Another consideration when buying fish is which types are the most sustainable to buy (which should be wild vs. farm raised and which should just be avoided). The Seafood Watch is an extremely comprehensive resource, but again your local fish market or the counter at your grocery store will be able to help as well.
And once you get your fish home:
- Make sure to use fish within two days of purchase. If you’re unable to do that, you can cook the fish (it will keep for another two days once cooked), or freeze it.
- Always defrost fish by placing it in the refrigerator or in cold water (put it in a baggie under cold, running water), never just at room temperature. And don’t refreeze it.
We have five favorite ways to cook fish at home…
1. “Naked” Fish in a Packet
Fish is probably one of the easiest meats to prepare flawlessly every time. If you’re worried about over-cooking your fish, we suggest cooking it in parchment packets. This will keep the fish moist and allow it to cook evenly, and more importantly, it’s so easy and there is virtually no clean up! It works with literally any fish and is my go-to for a quick weeknight meal. The “hardest” part of baking fish in a packet is properly folding the packet.
For a parchment packet:
- Cut 1 (14 inch-ish square-ish) piece of parchment per fish fillet you are baking. Fold them in half.
- Unfold the parchment and lay the fish on one side of the crease. Top the fish with whichever herbs and spices you’re using.
- Fold the paper over to completely cover the ingredients. Fold the front edge over, then each of the sides, and then repeat (starting with the front side again). The second fold will help keep the folds in place while it bakes.
You can also use foil (which we suggest if you’re grilling it), but parchment is just so pretty! Once the fish is in the packet, it’s as easy and popping it in the oven and waiting for a few minutes, then voilà! Perfectly done fish every time.
2. Fish + Extras in Parchment
Once you’ve mastered the basic fish in parchment, you can even try adding in grains and other veggies, like in this Salmon in Parchment recipe.
Fish in parchment is virtually foolproof so you might only ever cook fish this way and that is just fine. Packets are great for most fish, but for fish that comes in steaks (tuna, swordfish, shark) are a better fit for dry heat methods (like searing, roasting or baking). It took me years of cooking fish to ever want to try something new (it was SO easy and SO reliably good, why would I ever change it up?!).
That said, with only slightly more skill (ok, so really not even skill, just willingness to try new things) there are numerous other ways to cook fish.
If you want to change it up or just don’t want to heat up the house with the oven, pan searing or frying fish is an easy alternative.

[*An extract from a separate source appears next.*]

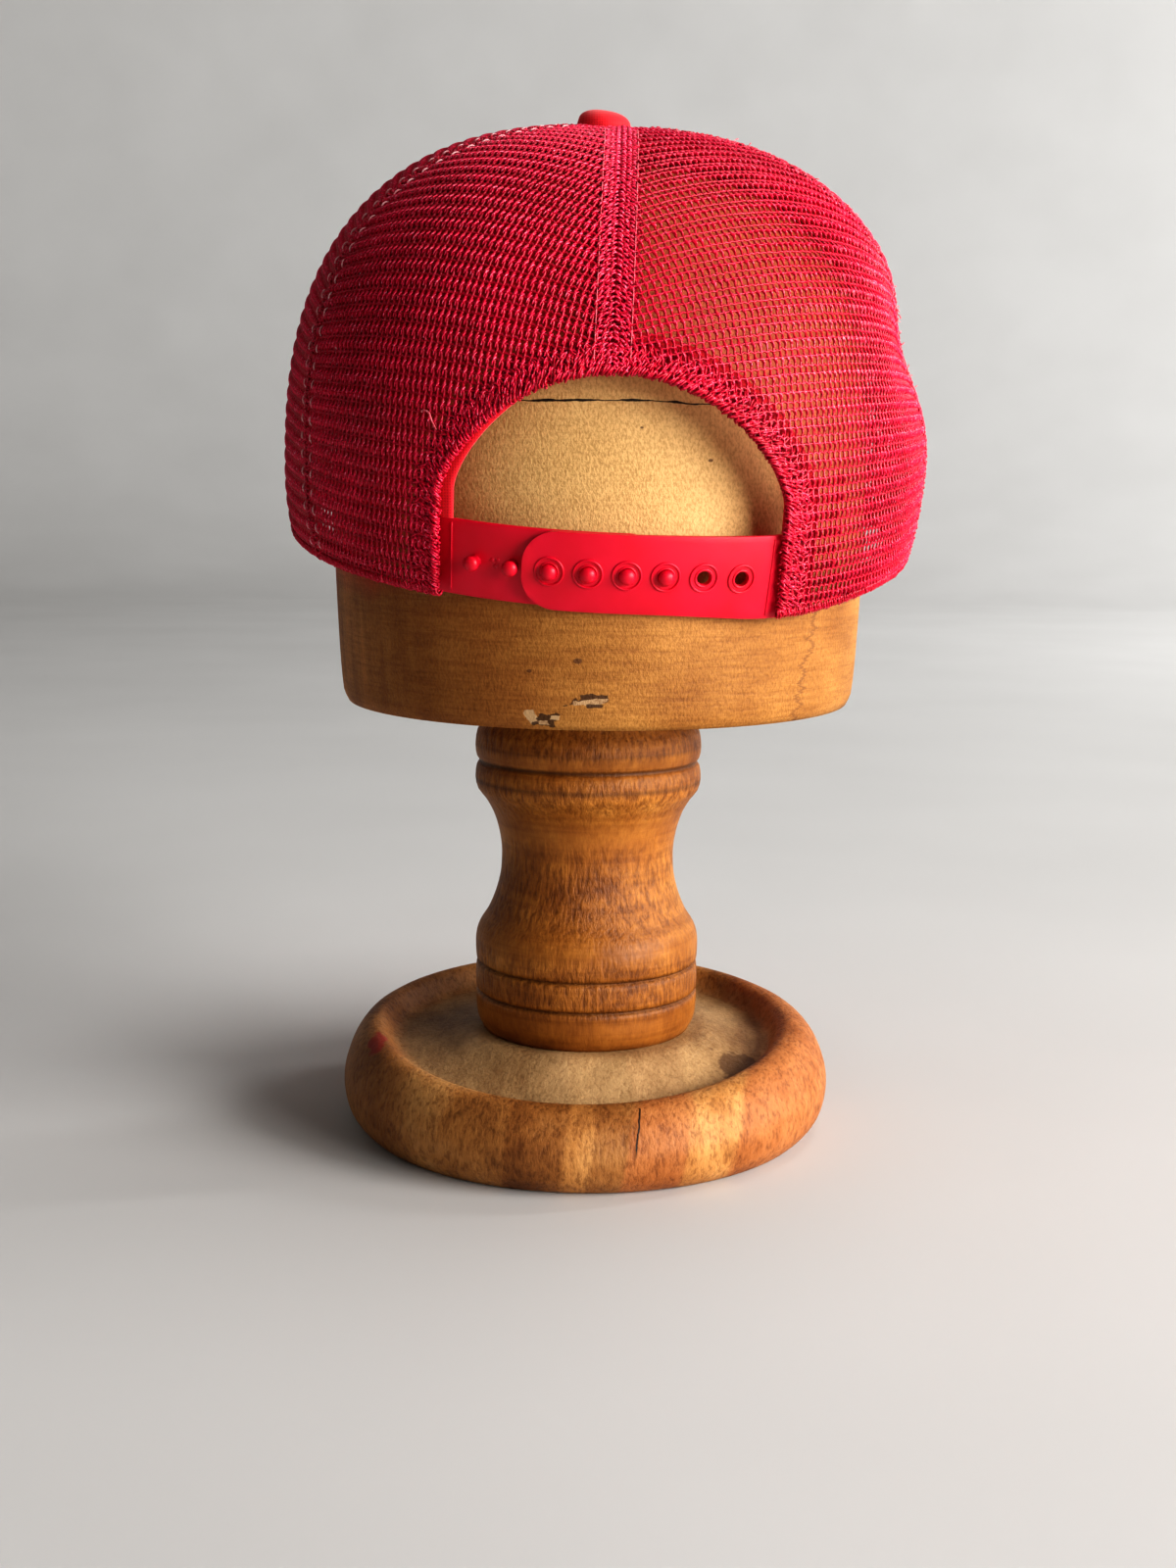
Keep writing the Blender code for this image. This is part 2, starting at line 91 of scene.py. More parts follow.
# The arch and the strap
ARCH_CENTRE = 0.0025    # how far to the right of the cap's middle
ARCH_HALF_WIDTH = 0.0452
ARCH_STRAIGHT = 0.0280  # height of the upright sides
ARCH_HEIGHT = 0.0604
ARCH_PEAK = 1.4
ARCH_LEFT = ARCH_CENTRE - ARCH_HALF_WIDTH
ARCH_RIGHT = ARCH_CENTRE + ARCH_HALF_WIDTH
LINING_DEPTH = MESH_WALL * 1.08 + LINING_GAP    # how far in the binding and the strap lie
TAPE_WIDTH = 0.0100
TAPE_THICKNESS = 0.0008
TAPE_PEEK = 0.0026      # how far the binding shows at the arch's lower left
SAG = 0.0026            # how far the rim hangs down at the arch's right foot
STRAP_HEIGHT = 0.0218
STRAP_RISE = -0.0012    # the strap's lower edge, above the rim
STRAP_THICKNESS = 0.0015
STRAP_TUCK = 0.0110
TONGUE_REACH = 0.0685
PEG_TAB_REACH = 0.0590
PEG_COUNT = 6
PEG_PITCH = 0.0103
FIRST_PEG = 0.0085
PEG_RADIUS = 0.0015
PEG_HEAD_RADIUS = 0.0020
PEG_HEAD_HEIGHT = 0.0012
HOLE_RADIUS = 0.0019
FIRST_HOLE = 0.0066
TAB_CORNER = 0.0090

# The brim and the button
BRIM_LENGTH = 0.068
BRIM_HALF_WIDTH = CROWN_HALF_WIDTH - 0.0046
BRIM_THICKNESS = 0.0028
BRIM_DROOP = 0.0120
BRIM_SLOPE = math.radians(6.0)
BRIM_SQUARENESS = 2.6
BUTTON_RADIUS = 0.0075
BUTTON_HEIGHT = 0.0056
BUTTON_SHIFT = -0.0046  # the cloth button sits to the left of the crown's middle
BUTTON_SINK = 0.0007
BUTTON_TILT = math.radians(6.0)
STITCH_INSET = 0.0045   # the brim's outer row of stitches, from its edge
STITCH_SPACING = 0.0068

# A loose thread on the left panel, across and height on the back wall
LOOSE_THREAD = np.array([-0.0475, 0.0470])

# The block's open joint, seen in the arch
JOINT_HEIGHT = 0.2222

# The knit
COLUMN_PITCH = 0.00192
TALL_ROW = 0.0025       # from a thin course up to the next ridge
SHORT_ROW = 0.0020      # from a ridge up to the next thin course
RIDGE_RADIUS = 0.00036
THIN_RADIUS = 0.00034
WALE_RADIUS = 0.00038
YARN_SIDES = 4
FIRST_ROW = 0.0006      # the lowest row above the rim
LEVEL_REACH = 0.045     # up to this height the rows turn from level to square to the panel
SEAM_FOLD = 0.0067      # half width of the folded cloth at the centre seam
SIDE_FOLD = 0.0052
HEM_WIDTH = 0.0090
FOOT_FOLD = (0.0165, 0.034)     # width and height of the doubled cloth at the arch's right foot
YARN_DEPTH = 0.0004     # how far in the middle of the yarn lies
UNDER_LAYER = 0.0009    # how far in the folded cloth lies
LOOP_RADIUS = 0.00021   # the raised loops that catch the light; their paler yarn is a painted highlight


# Small helpers

def piece_of(name, shape, material, nodes=(), place=CAP_FRAME):
    """A piece of the object from a shape, which is its points and its faces."""
    points, faces = shape
    mesh = bpy.data.meshes.new(name)
    mesh.from_pydata(np.asarray(points).tolist(), [], faces)
    mesh.validate()
    mesh.materials.append(material)
    mesh.shade_smooth()
    dress(name, mesh, nodes, place)


def dress(name, mesh, nodes=(), place=CAP_FRAME):
    """Places a mesh as a piece that rides on the object's one body."""
    mesh.transform(place)
    piece = placed(name, mesh)
    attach(piece, "root")
    if nodes:
        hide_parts(*nodes)


def placed(name, data):
    """An object for a mesh, a light or a camera, in the scene's collection."""
    item = bpy.data.objects.new(name, data)
    bpy.context.scene.collection.objects.link(item)
    return item


def unit(vectors):
    """The vectors at a length of 1."""
    return vectors / np.maximum(np.linalg.norm(vectors, axis=-1, keepdims=True), 1e-12)


def run(points):
    """The length along a line of points, up to each of them."""
    steps = np.linalg.norm(np.diff(points, axis=0), axis=1)
    return np.concatenate(([0.0], np.cumsum(steps)))


def along_line(where, length, values):
    """The values of a line at the given lengths along it."""
    return np.stack([np.interp(where, length, values[:, k]) for k in range(3)], -1)


def join(parts):
    """One shape from several."""
    points, faces, base = [], [], 0
    for part_points, part_faces in parts:
        points.append(part_points)
        faces += [[base + k for k in face] for face in part_faces]
        base += len(part_points)
    return np.concatenate(points), faces


def tubes(points, normals, radius, keep=None, sides=YARN_SIDES):
    """Capped tubes along lines of points: arrays (lines, samples, 3)."""
    lines, samples = points.shape[:2]
    if keep is None:
        keep = np.ones((lines, samples), bool)
    radius = np.broadcast_to(radius, (lines, samples))
    along = unit(np.gradient(points, axis=1))
    side = unit(np.cross(along, normals))
    out = unit(np.cross(side, along))
    turn = 2.0 * math.pi * np.arange(sides) / sides
    ring = np.cos(turn)[:, None] * side[:, :, None, :] + np.sin(turn)[:, None] * out[:, :, None, :]
    rings = points[:, :, None, :] + radius[:, :, None, None] * ring
    number = np.arange(lines * samples).reshape(lines, samples)
    linked = keep[:, :-1] & keep[:, 1:]
    low = number[:, :-1][linked] * sides
    high = number[:, 1:][linked] * sides
    faces = []
    for k in range(sides):
        after = (k + 1) % sides
        faces.append(np.stack([low + k, low + after, high + after, high + k], 1))
    faces = np.concatenate(faces).tolist()
    before = np.zeros((lines, samples), bool)
    before[:, 1:] = linked
    following = np.zeros((lines, samples), bool)
    following[:, :-1] = linked
    starts = number[following & ~before] * sides
    ends = number[before & ~following] * sides
    faces += [[s + k for k in reversed(range(sides))] for s in starts.tolist()]
    faces += [[e + k for k in range(sides)] for e in ends.tolist()]
    used = np.repeat((before | following).ravel(), sides)
    new_number = np.cumsum(used) - 1
    faces = [[int(new_number[k]) for k in face] for face in faces]
    return rings.reshape(-1, 3)[used], faces


# The crown's surface, for arrays of azimuth and rise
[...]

A couple tips for perfect fish every time:
- If you have time let the fish come to room temperature first. This is less important for thin fish fillets but makes a big difference for thicker cuts of fish and is absolutely crucial for Ahi Tuna. This is a good time to spice or bread your fish as desired.
- Pre-heat your skillet and oil over medium high heat. You want the pan and oil very hot before adding in the fish to prevent sticking. Reduce the heat to medium once you add the fish (but not lower).

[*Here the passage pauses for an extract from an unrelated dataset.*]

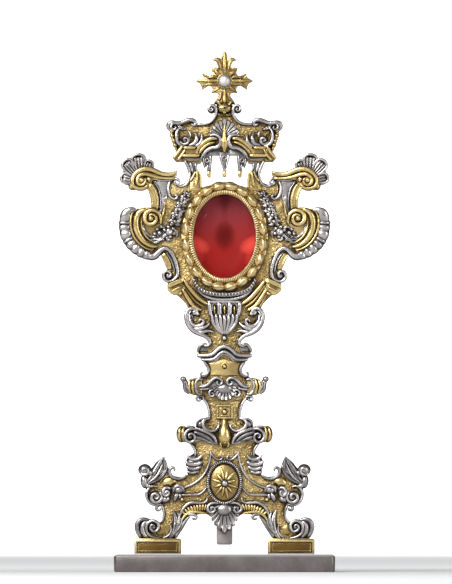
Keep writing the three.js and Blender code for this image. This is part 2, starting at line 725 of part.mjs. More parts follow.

- Let the fish cook, undisturbed for the initial cooking time (time varies depending on the recipe, fish type and thickness, but is usually about 4-6 minutes).
- Fish is ready to flip when it easily releases from the pan. Try shaking the pan – if it moves a little it’s ready to go. If it doesn’t release by a minute after the given cooking time, go ahead and flip it anyway, the heat was likely a little too low (it will still turn out fine, just remember to increase the heat a little next time).
- Flip the fish and cook for another few minutes – usually half the initial cooking time for thin fillets and an equal time for thicker ones.
- Remove from heat, cover, and let rest for a little bit before adding fresh herbs and serving. So delicious!
Try the Shockingly Good Pan Seared Halibut – it really is as simple as it gets. This recipe also works very well with turbot, a less expensive halibut substitute.
4. Baking and Roasting
Baking is a great method for fish that comes in steak form (tuna, swordfish, shark) or oilier fish with a high fat content (salmon or halibut). The key to baking is great flavorings and good quality fish. Leaner fish – like cod, haddock or plaice – will often call for additional oil of some kind to keep them from drying out. Cooking times and recipes vary widely for baked fish so finding a recipe you like is key. We love the Roasted Caesar Swordfish.
Grilling anything imparts such a great flavor and fish is no different. When I first started grilling fish I would lose what seemed like most of the fish as it stuck to the grill grates. Here are a few tips that I’ve picked up to keep the fish intact:
- Make sure the fish is dry, wrap it in a paper towel in the fridge for a few minutes before grilling to remove extra moisture so that you get a great sear instead of steaming the fish
- Hot, well oiled grill grates are truly the key for great grilled fish. Cover the grill grates with aluminum foil as it preheats to super-heat the grates. Right before cooking give the grates a good brushing to ensure that they are super clean and then oil them by dipping a paper towel in oil and then use tongs to rub the grates several times (re-dipping the paper towel each time).
- Like with pan-searing it’s important to let the fish cook undisturbed until it easily releases from the grates.
Fish that comes in steaks, like halibut, tuna, or salmon are best for direct grilling. More delicate fish is also great on the grill but sometimes benefits from a foil packet. If you can find good mangoes absolutely don’t miss this Grilled Tuna With Cilantro and Mango!